Qui non suonano campanelle, fischi d’inizio o fine partita, tempi scanditi per lo studio, corsi sportivi, svago programmato, lezioni di musica, corsi di lingue… 

Solo il piacere di camminare ed esplorare assieme, grandi e piccoli.

Appunti e spunti per un buon cammino

Vedere, udire, sentire da sé.

Bagnarsi continuamente i piedi nei ruscelli e camminare scalzi nell’erba, anche quando piove.

Ascoltare. Le vecchie case raccontano le storie: voci sottili sottili da udire tra rocce e muri storti

Per vagabondare con la mente ed essere aperti ai segnali delle cose.

Seguire gli indizi. Scoprire nidi, rocce e le nuvole di polline dei mughi sollevate dal vento.

Chiudere gli occhi e camminare in silenzio per respirare l’odore della pioggia.

Fare amicizia con alberi, lumache e farfalle.

Seguire i sentieri poco battuti, con divagazioni, piccole scalate e guadi.

Fotografare senza scatti. Con la semplicità della grafite sul quaderno immortaliamo i nostri incontri e la nostra esplorazione.

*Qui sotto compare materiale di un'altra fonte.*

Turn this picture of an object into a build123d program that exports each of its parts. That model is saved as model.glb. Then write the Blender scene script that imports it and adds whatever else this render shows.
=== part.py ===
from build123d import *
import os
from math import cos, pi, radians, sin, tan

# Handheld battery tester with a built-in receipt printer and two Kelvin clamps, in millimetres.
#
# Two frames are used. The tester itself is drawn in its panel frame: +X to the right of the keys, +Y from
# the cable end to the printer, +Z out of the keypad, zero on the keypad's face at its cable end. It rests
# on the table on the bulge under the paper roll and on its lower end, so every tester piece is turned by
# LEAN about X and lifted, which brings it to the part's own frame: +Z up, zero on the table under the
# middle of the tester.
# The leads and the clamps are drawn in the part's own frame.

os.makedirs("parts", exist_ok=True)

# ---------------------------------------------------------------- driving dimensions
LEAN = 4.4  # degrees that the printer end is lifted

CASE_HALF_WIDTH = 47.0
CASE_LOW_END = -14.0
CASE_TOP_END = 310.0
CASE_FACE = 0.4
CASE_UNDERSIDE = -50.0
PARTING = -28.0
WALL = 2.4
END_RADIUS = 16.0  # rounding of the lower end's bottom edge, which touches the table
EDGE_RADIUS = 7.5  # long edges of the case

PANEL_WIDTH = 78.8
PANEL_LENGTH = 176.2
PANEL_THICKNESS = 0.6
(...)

Esplorare gli adattamenti tortuosi e bizzarri delle piante.

Superare selve di ortiche che invadono i viottoli tra vecchie case nere di fumo.

Pranzare al fresco sotto la chioma verde blu di un grande abete.

Cercare e scoprire pietre e cristalli nel greto del torrente, un luogo avventuroso e inconsueto.

Imparare a riconoscere i rischi senza la pretesa di eliminarli.

Concedersi il tempo per cogliere dettagli, informazioni, per imparare il rispetto per questi luoghi, e riflettere su quel che stiamo facendo.